> [Challenge]: Produce word for word the lines of the data below running from the one that has "clear_scene()" to the one that has "cad_parts[member].parent = rigid_bodies[body]", inclusive, and no others.
#### Data provided ####
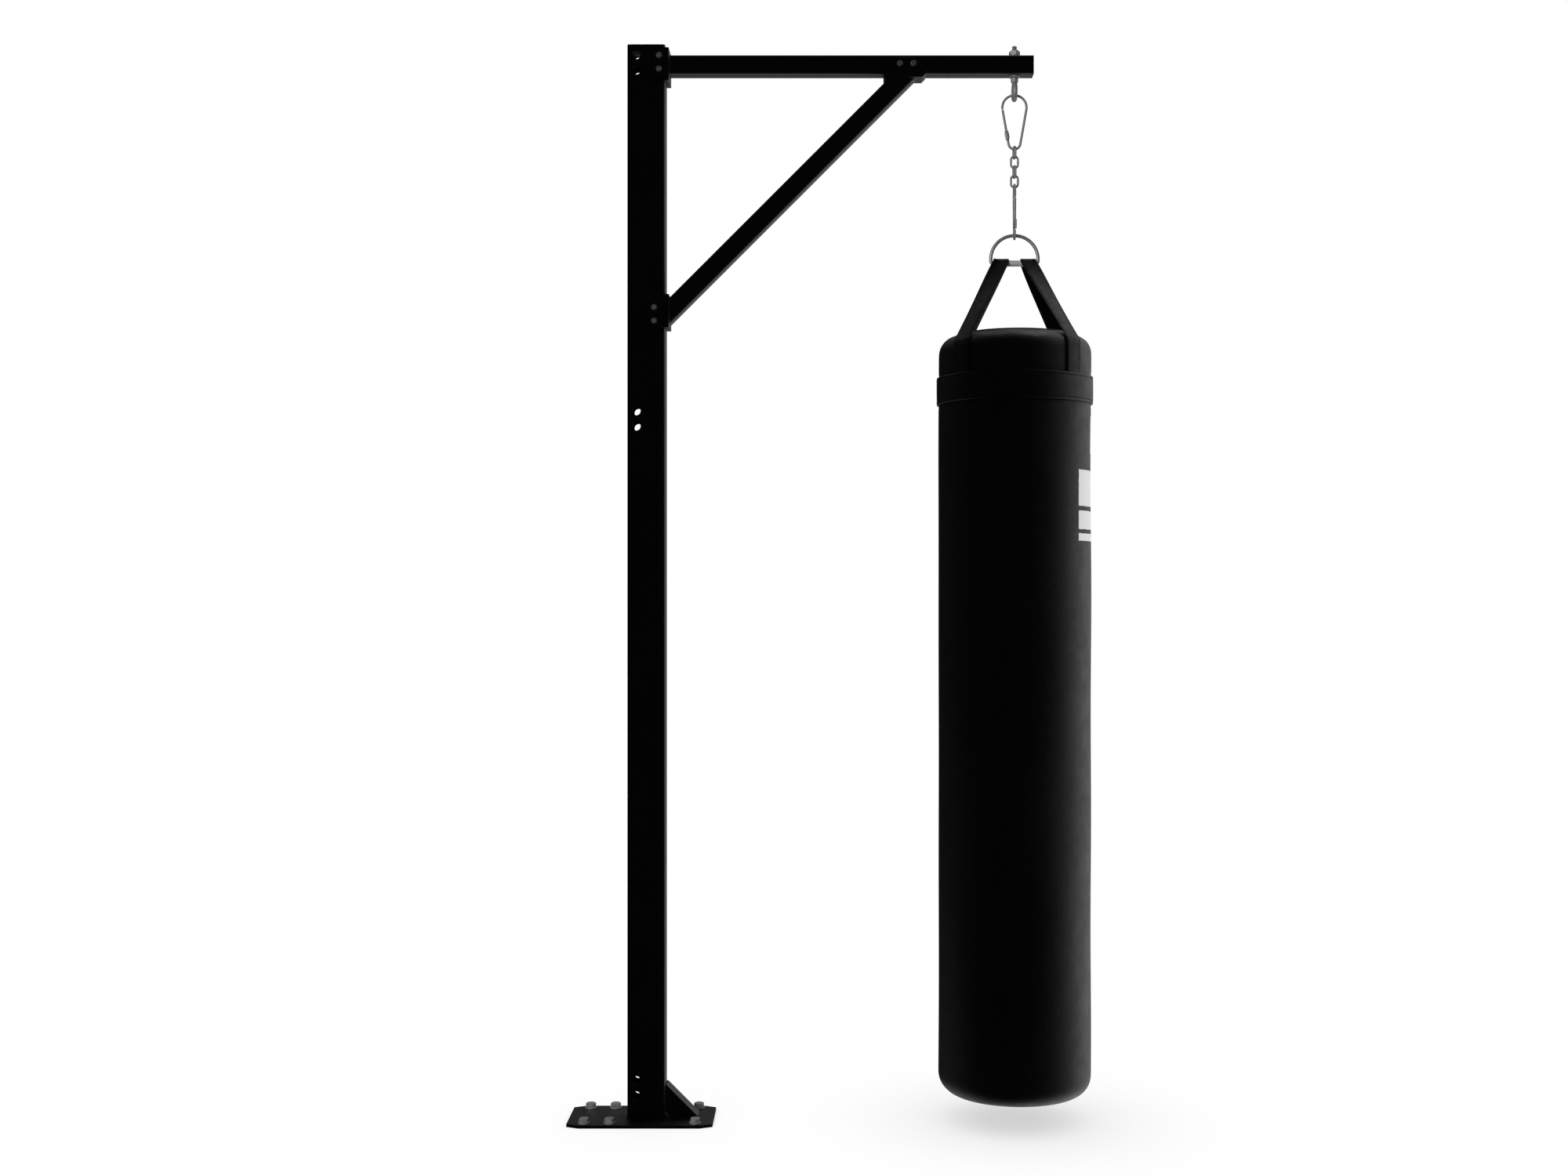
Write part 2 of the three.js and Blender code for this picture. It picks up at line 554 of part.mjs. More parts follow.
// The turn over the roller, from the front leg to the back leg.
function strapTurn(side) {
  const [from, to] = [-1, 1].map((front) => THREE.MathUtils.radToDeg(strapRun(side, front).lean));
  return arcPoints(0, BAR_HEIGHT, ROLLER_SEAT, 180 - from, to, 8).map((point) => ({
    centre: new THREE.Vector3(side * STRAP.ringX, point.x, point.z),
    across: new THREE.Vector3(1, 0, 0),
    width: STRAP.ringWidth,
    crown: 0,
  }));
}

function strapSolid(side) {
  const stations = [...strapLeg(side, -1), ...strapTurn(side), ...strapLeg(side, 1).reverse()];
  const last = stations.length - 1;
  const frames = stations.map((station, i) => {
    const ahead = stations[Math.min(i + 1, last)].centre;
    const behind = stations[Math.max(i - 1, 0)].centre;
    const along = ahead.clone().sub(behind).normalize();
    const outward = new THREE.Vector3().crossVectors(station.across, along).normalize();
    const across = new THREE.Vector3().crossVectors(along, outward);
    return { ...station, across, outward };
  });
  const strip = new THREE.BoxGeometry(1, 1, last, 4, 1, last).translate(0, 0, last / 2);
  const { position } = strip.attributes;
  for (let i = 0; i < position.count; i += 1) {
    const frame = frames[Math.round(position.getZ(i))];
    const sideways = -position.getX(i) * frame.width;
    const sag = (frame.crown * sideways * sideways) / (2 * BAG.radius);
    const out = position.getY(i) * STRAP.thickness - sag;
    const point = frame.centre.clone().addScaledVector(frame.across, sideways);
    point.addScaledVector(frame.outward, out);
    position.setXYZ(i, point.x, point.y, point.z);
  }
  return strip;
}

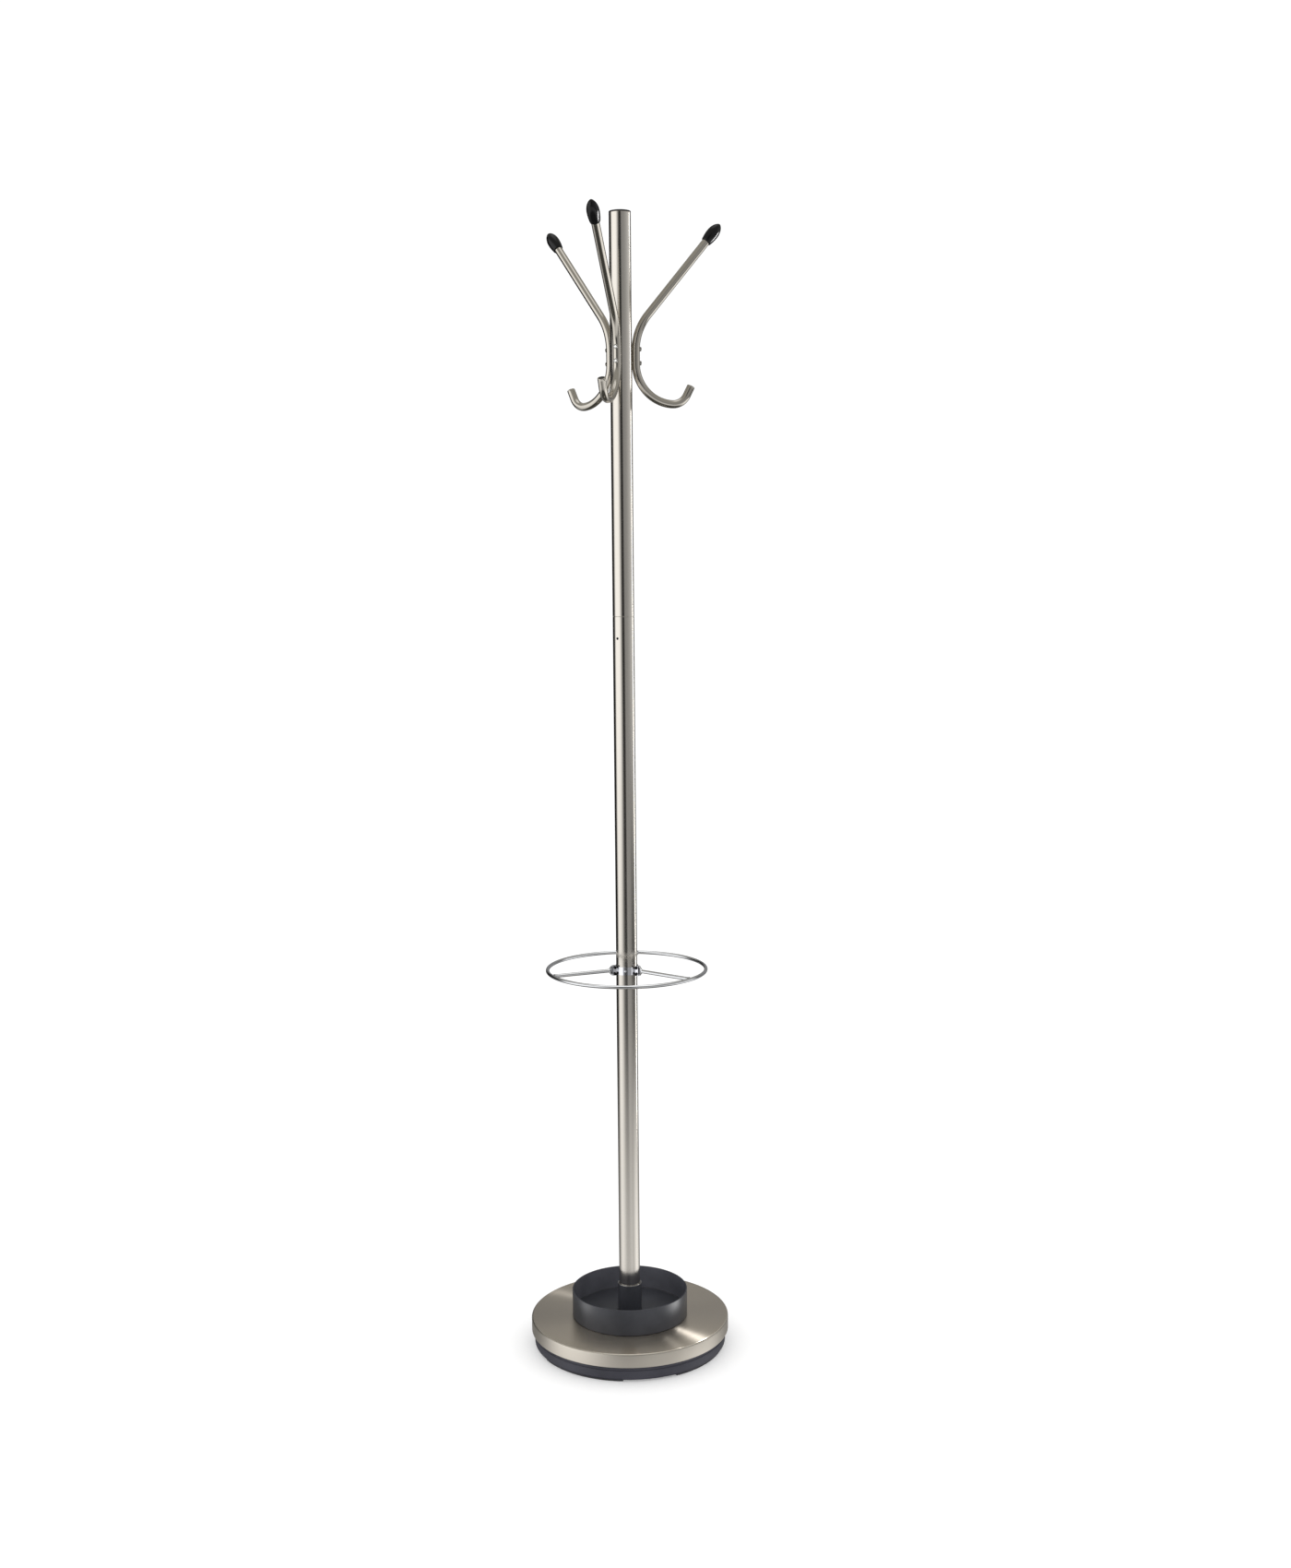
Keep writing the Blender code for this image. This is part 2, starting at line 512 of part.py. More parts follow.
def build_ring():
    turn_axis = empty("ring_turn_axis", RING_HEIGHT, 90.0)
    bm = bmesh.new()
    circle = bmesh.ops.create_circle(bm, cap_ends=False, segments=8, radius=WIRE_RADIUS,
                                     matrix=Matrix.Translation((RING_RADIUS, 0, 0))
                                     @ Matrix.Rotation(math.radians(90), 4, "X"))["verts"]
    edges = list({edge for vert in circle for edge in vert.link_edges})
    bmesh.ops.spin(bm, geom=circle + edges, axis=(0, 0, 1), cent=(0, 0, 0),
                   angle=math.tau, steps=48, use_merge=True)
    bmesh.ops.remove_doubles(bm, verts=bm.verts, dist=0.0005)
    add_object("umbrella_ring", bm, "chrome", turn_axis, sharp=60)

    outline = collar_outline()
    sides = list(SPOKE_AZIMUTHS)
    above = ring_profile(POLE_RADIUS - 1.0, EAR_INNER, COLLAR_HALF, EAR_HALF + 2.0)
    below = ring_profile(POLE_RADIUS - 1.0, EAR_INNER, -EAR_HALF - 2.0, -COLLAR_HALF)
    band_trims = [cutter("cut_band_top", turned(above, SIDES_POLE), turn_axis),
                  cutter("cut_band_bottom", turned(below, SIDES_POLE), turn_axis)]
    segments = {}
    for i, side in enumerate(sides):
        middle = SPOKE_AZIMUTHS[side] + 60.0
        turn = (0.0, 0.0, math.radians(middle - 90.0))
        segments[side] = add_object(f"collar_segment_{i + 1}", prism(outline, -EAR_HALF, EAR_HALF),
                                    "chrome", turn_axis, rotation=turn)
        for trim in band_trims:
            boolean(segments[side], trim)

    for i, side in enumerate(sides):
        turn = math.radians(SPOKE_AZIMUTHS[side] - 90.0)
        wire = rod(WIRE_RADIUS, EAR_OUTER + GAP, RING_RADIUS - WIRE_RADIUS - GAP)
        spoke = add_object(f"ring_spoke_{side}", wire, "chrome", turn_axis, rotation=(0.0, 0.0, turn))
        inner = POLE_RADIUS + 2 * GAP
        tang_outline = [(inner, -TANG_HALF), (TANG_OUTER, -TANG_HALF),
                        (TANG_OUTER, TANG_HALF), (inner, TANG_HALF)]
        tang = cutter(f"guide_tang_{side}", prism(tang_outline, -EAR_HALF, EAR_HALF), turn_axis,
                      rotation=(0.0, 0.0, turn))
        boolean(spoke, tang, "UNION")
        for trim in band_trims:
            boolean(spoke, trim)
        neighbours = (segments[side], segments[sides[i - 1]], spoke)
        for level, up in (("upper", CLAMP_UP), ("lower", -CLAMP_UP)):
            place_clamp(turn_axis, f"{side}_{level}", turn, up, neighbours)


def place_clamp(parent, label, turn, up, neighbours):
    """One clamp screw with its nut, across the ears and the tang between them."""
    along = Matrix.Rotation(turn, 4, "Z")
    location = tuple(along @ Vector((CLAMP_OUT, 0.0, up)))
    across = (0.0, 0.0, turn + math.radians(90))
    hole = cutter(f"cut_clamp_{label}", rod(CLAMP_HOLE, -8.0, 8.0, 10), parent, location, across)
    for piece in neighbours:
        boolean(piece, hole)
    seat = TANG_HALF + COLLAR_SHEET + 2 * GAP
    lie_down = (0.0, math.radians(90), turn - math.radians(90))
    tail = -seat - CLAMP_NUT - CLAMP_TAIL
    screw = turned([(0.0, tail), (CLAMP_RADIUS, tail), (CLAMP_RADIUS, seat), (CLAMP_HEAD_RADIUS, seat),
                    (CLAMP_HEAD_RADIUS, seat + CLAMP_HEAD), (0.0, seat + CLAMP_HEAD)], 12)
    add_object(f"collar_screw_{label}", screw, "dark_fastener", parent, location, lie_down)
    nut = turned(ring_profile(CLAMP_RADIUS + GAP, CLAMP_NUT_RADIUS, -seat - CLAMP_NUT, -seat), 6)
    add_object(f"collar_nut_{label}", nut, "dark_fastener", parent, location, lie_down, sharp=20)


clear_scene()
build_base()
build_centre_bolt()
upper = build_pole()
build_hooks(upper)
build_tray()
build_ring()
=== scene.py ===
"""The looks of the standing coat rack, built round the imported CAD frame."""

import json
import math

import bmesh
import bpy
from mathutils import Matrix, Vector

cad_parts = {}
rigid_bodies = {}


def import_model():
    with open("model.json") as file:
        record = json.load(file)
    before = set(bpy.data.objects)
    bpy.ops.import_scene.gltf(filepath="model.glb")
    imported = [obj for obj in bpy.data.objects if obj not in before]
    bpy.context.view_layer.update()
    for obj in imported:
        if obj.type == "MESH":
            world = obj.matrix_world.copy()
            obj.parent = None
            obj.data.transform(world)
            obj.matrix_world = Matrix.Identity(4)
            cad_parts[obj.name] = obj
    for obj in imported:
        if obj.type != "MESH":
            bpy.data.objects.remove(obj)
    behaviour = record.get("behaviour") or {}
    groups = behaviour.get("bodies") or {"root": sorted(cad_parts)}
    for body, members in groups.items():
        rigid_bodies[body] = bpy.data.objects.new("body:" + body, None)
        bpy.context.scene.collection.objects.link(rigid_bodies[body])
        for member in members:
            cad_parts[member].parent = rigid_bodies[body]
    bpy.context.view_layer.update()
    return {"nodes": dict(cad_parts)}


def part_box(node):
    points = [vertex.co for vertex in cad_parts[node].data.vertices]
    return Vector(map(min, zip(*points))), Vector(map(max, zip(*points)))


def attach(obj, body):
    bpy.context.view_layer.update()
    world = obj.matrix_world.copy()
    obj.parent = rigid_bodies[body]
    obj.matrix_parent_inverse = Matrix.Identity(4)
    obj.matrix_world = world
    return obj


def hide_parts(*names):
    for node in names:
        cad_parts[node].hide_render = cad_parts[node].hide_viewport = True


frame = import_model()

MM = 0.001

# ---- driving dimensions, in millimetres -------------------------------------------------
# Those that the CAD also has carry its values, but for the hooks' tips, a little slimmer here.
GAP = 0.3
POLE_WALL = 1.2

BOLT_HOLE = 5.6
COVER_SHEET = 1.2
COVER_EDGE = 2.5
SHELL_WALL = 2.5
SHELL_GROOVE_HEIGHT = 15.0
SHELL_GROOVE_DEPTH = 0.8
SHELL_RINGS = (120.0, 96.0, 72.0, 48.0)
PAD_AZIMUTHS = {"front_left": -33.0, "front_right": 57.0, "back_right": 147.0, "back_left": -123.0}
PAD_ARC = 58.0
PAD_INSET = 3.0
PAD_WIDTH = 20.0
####
> [Answer to the problem]:
clear_scene()
build_base()
build_centre_bolt()
upper = build_pole()
build_hooks(upper)
build_tray()
build_ring()
=== scene.py ===
"""The looks of the standing coat rack, built round the imported CAD frame."""

import json
import math

import bmesh
import bpy
from mathutils import Matrix, Vector

cad_parts = {}
rigid_bodies = {}


def import_model():
    with open("model.json") as file:
        record = json.load(file)
    before = set(bpy.data.objects)
    bpy.ops.import_scene.gltf(filepath="model.glb")
    imported = [obj for obj in bpy.data.objects if obj not in before]
    bpy.context.view_layer.update()
    for obj in imported:
        if obj.type == "MESH":
            world = obj.matrix_world.copy()
            obj.parent = None
            obj.data.transform(world)
            obj.matrix_world = Matrix.Identity(4)
            cad_parts[obj.name] = obj
    for obj in imported:
        if obj.type != "MESH":
            bpy.data.objects.remove(obj)
    behaviour = record.get("behaviour") or {}
    groups = behaviour.get("bodies") or {"root": sorted(cad_parts)}
    for body, members in groups.items():
        rigid_bodies[body] = bpy.data.objects.new("body:" + body, None)
        bpy.context.scene.collection.objects.link(rigid_bodies[body])
        for member in members:
            cad_parts[member].parent = rigid_bodies[body]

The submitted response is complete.